The Houthis have launched a series of missile strikes on Saudi Arabia, including Riyadh, over the last year and in late March fired a short-range ballistic missile toward a facility of Saudi oil company Aramco in Najran. Aramco said at the time its plants and facilities were not affected.
In the most recent incident, a Saudi oil tanker was attacked off Hodeidah on April 4. The Saudis blamed the Houthis but the Houthis said their target was a warship.
The latest attacks could complicate a new U.N. push to end the war. A special envoy is visiting the region this month.
At least 10,000 people have been killed and another 53,000 injured in the conflict, leaving thousands with disabilities that prevent them from physical work, according to the United Nations. Three million people were forced to flee their homes, including two million who remain displaced.
Millions are living with the threat of mass starvation and disease, including the world's worst cholera outbreak with more than 1 million suspected cases.
The UAE trained, armed and paid the thousands of fighters from the southern provinces who captured the southern port of al-Mukalla from al-Qaeda militants and the port city of Aden from the Houthis.
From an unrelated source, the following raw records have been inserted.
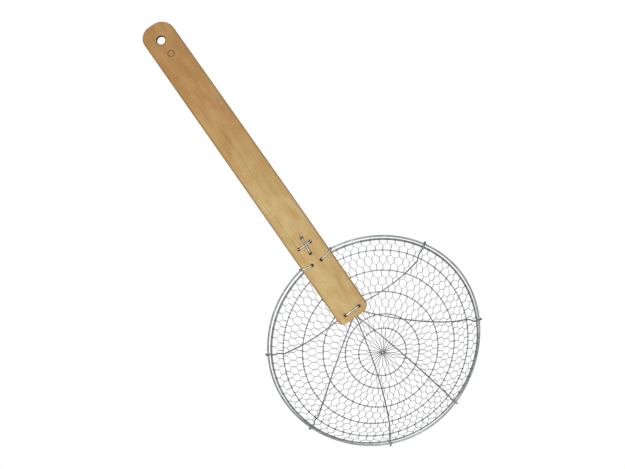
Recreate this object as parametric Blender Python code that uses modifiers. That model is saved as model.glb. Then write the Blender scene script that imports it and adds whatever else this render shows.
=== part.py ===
"""Wire strainer with a bent bamboo handle.

A netted bowl hangs on two rim rings, five net rings and three rib wires, and wire stitches tie it to
a flat slat. Metres, +Z up. The strainer lies as it rests on a table, on the slat's free end and on the
stitch under the bowl: the table is z = 0, +X runs from the free end towards the bowl, and the origin is
the middle of the footprint's box.

The basket is laid out in a frame of its own: its origin is the middle of the outer rim ring, +Z is the
bowl's axis and +X points away from the slat. Angles about that axis are counted from +X. The slat has
its own frame too: its origin is over the rim, +X runs down the lower stretch to the tip, +Z is its top.
"""

import math

import bmesh
import bpy
from mathutils import Matrix, Vector

MM = 0.001
GAP = 0.3 * MM

# Bowl: a rim of 9 inches over the wire, and a rounded profile that is steep at the rim
RIM_DIAMETER = 228.6 * MM
RIM_WIRE = 1.8 * MM
INNER_RIM_WIRE = 2.2 * MM
INNER_RIM_RADIUS = 110.5 * MM
BOWL_DEPTH = 56 * MM
PROFILE_RADIUS = 112.2 * MM
PROFILE_POWER = 0.67
RIM_RADIUS = (RIM_DIAMETER - RIM_WIRE) / 2

# Net rings, from the hub outwards, and the netting between them
NET_RINGS = {
    "net_ring_1": 26 * MM,
    "net_ring_2": 40.5 * MM,
    "net_ring_3": 62.5 * MM,
    "net_ring_4": 82.5 * MM,
    "net_ring_5": 100 * MM,
}
NET_RING_WIRE = 1.0 * MM
NET_COLUMNS = (12, 16, 20, 26, 30, 34)
NET_WIRE = 0.55 * MM
HUB_RADIUS = 2.4 * MM
HUB_HEIGHT = 2.6 * MM

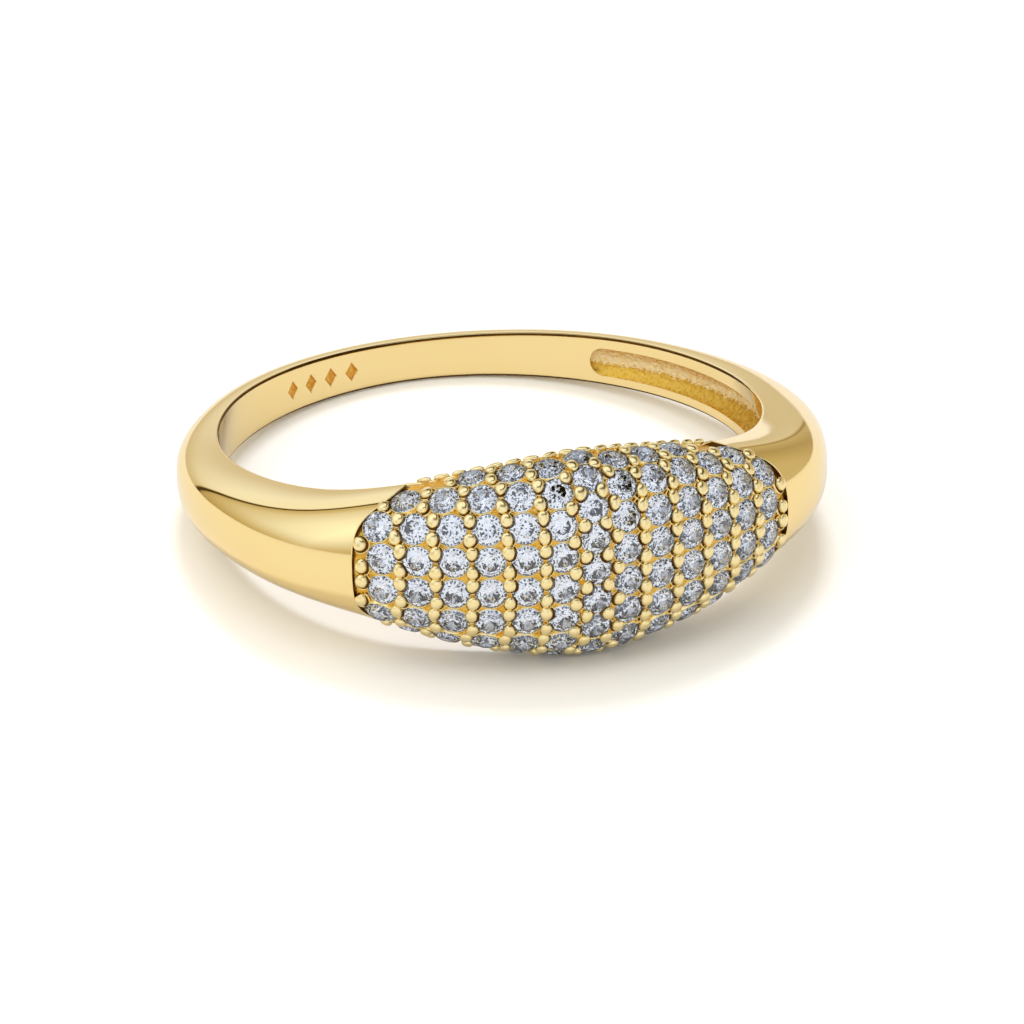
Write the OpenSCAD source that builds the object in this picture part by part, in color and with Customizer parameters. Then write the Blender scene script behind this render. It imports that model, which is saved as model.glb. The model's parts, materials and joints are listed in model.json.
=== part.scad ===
// Statement ring: one cast band that swells into a domed front, pave-set with small round cut stones.
// Units are millimetres. The ring lies on its side on the plane z = 0, with the dome facing -Y.
// Shapes are first drawn about the finger axis, which is Z there, with the dome's middle at -Y.
// An angle round the ring is 0 at the dome's middle, positive towards +X and 180 at the back.

/* [Finger hole] */
// Inside diameter of the ring
hole_d = 17; // [15:0.5:20]

/* [Band] */
// Width of the band at the back, along the finger
back_w = 1.4; // [1.2:0.1:2]
// Thickness of the band at the back
back_t = 0.8; // [0.8:0.05:1.1]
// Width of the dome at its middle, along the finger
dome_w = 6.45; // [6.2:0.05:7]
// Thickness of the dome at its middle
dome_t = 2.15; // [2:0.05:2.6]
// Bevel along both rims of the finger hole
rim_bevel = 0.14; // [0.08:0.02:0.2]

/* [Pave field] */
// Half angle that the stone field covers at mid width
field_angle = 41.5; // [41:0.5:45]
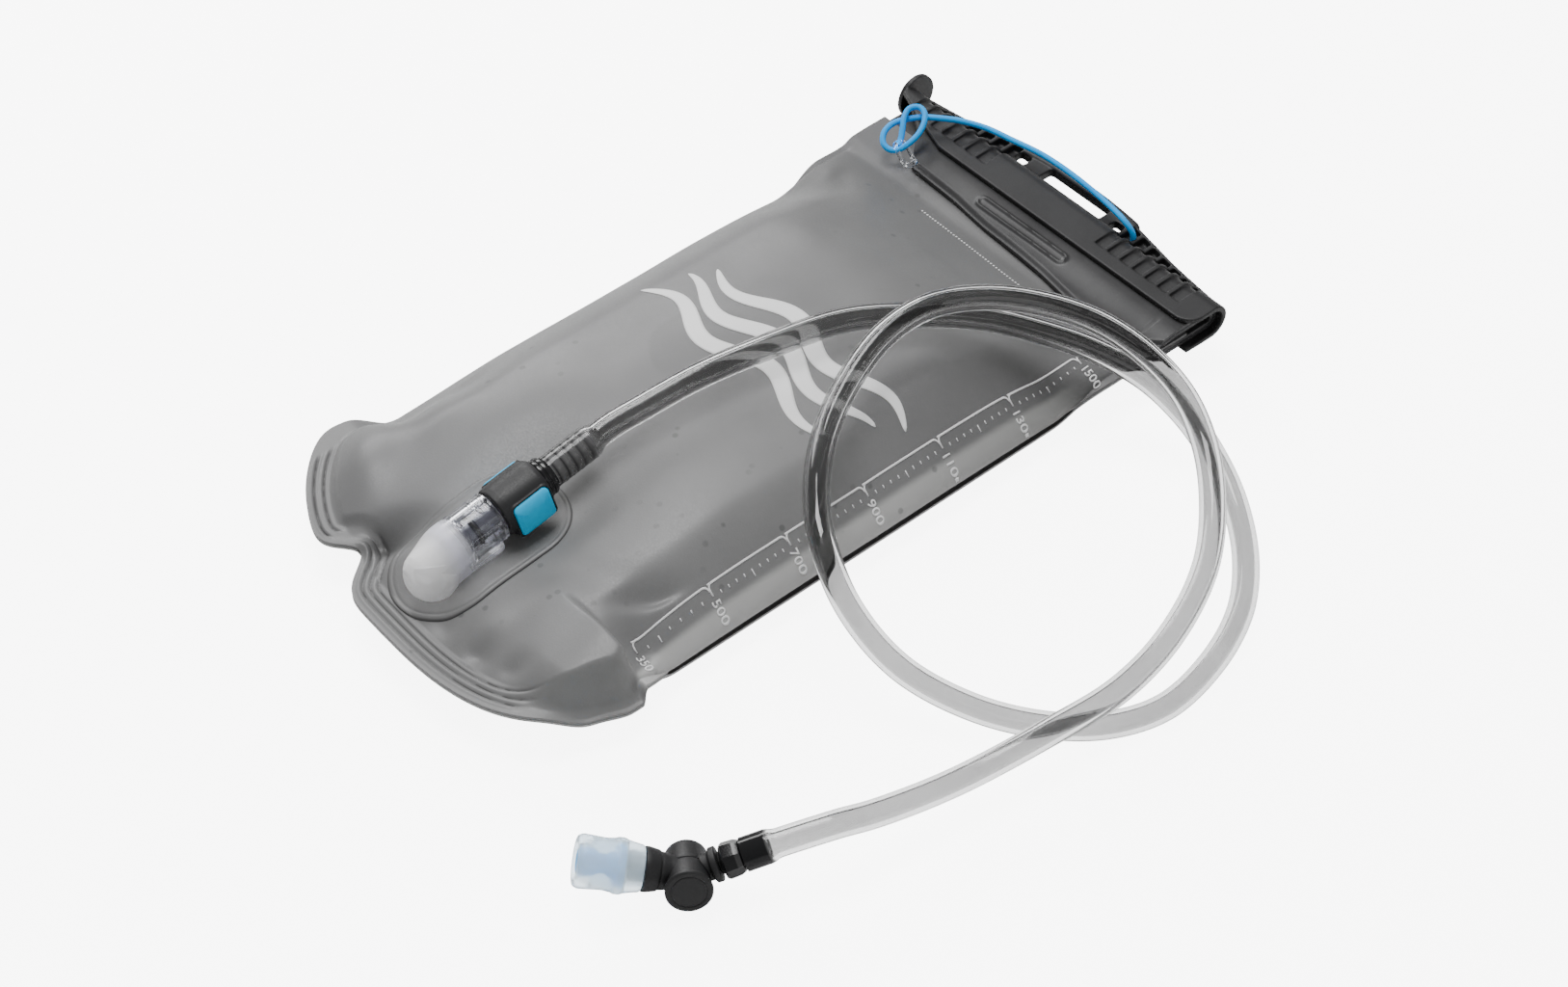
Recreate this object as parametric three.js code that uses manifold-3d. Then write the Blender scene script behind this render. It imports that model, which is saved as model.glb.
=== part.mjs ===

They also hold Hawlaf Port on the Socotra Island and the strategic Perim island.
They now want to take control of Hodeidah, which handles the bulk of Yemen's imports including fuel, medicine and aid, saying the Houthis are using the port to smuggle weapons from the Sunni coalition's arch-foe, Shi'ite Iran.
The Houthis, a predominantly Shi'ite community from the mountainous north, deny they are being helped by Iran.
"The Houthi strongholds are largely in more mountainous areas and — as history tells us — it is far easier to hold the Yemeni coasts than it is to take the center," said Adam Baron, a Yemen expert at the European Council on Foreign Relations.
A coalition commander declined to comment on the advance on Hodeidah because he didn't want to talk about military strategy.
UAE-backed forces are approaching Hodeidah from the south, with the Gulf state supervising the advance from al-Mokha, some 75 km north of the narrow Bab al-Mandab strait that is the gate into the Red Sea from the Gulf of Aden.
The fighting has reached al-Jarahi district, some 100 km (60 miles) from Hodeidah, meaning the coalition has never been closer to the more densely populated coastal areas as it is now.
Another campaign has been launched from the north along the coastal border with Saudi Arabia in Hajja province to hem in the Houthis and cut off trading maritime routes.
On a recent visit to al-Mokha, a squad of young Yemeni fighters chewed the narcotic green leaf qat and took selfies in front of modern armored vehicles used by UAE troops.
Dead coral, left by massive waves, lay scattered across the empty quay.
The thin frames of the Yemeni and Sudanese troops manning towers and checkpoints barely filled their uniforms, a stark contrast to the Gulf Arabs in their crisp Marines-style outfits.
But their morale appeared to be good.
"We are the special forces," said one Yemeni fighter proudly.
Western countries have urged the coalition to protect civilians and find a quick end to the war. They also acknowledge Riyadh's argument that it needs to defend itself from Houthi cross-border strikes and limit the spread of Iranian influence.
"My major concern is that I have not heard anything that made me think that there has been sufficient steps taken to protect civilian lives should the fighting reach another densely populated area like Hodeidah," said Kristine Beckerle, Yemen researcher at Human Rights Watch.